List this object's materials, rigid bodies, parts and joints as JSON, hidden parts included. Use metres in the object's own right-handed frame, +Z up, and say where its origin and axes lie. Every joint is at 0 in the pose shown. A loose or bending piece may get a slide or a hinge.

---

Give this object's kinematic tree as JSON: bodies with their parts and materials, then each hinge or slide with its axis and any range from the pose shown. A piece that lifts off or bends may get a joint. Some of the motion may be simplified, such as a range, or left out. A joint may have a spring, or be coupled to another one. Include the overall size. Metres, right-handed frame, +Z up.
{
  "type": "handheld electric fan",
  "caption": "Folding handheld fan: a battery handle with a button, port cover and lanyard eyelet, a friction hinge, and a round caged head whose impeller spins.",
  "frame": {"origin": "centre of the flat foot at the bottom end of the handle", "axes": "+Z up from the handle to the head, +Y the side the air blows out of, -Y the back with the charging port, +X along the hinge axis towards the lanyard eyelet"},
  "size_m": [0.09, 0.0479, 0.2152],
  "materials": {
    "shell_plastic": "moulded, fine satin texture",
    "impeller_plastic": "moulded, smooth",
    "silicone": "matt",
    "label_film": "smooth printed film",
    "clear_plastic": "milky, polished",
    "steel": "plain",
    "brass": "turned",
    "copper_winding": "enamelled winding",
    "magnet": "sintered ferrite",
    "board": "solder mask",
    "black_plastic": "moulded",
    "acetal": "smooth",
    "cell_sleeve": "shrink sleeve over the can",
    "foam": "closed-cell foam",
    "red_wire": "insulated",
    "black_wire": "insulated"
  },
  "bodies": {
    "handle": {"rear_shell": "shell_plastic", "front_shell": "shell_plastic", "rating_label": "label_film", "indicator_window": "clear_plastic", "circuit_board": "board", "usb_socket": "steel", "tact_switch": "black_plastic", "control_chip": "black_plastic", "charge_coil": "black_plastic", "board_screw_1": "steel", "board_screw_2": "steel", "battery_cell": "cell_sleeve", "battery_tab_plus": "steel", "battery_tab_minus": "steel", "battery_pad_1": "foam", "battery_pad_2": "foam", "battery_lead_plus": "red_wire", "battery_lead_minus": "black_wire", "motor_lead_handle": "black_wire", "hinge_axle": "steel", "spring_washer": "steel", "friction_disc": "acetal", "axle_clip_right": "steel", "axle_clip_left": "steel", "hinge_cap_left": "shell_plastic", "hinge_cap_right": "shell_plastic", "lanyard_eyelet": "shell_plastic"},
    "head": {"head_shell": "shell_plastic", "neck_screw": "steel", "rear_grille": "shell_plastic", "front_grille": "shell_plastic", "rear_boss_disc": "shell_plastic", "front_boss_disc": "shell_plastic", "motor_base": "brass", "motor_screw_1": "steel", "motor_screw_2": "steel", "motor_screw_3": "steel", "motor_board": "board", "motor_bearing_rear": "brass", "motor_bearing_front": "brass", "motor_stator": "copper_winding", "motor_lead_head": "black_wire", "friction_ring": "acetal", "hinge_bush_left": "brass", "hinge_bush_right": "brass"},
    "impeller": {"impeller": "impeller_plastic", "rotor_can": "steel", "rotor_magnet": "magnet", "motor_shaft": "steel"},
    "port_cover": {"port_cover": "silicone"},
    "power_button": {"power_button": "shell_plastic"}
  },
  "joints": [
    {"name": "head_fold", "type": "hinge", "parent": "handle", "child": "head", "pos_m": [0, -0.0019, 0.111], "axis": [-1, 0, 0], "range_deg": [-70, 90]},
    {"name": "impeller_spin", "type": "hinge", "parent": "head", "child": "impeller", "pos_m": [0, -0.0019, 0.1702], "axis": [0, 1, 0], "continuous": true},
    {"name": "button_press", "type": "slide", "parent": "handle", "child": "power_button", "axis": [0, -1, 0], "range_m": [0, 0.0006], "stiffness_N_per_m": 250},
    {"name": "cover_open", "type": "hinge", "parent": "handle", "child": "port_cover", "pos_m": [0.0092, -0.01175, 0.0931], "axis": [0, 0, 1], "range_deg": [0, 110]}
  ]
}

§ WORK TO COMPLETE
Go through the preceding material and copy each line that has the word "bodies".

§ SOLUTION BELOW
List this object's materials, rigid bodies, parts and joints as JSON, hidden parts included. Use metres in the object's own right-handed frame, +Z up, and say where its origin and axes lie. Every joint is at 0 in the pose shown. A loose or bending piece may get a slide or a hinge.
Give this object's kinematic tree as JSON: bodies with their parts and materials, then each hinge or slide with its axis and any range from the pose shown. A piece that lifts off or bends may get a joint. Some of the motion may be simplified, such as a range, or left out. A joint may have a spring, or be coupled to another one. Include the overall size. Metres, right-handed frame, +Z up.
  "bodies": {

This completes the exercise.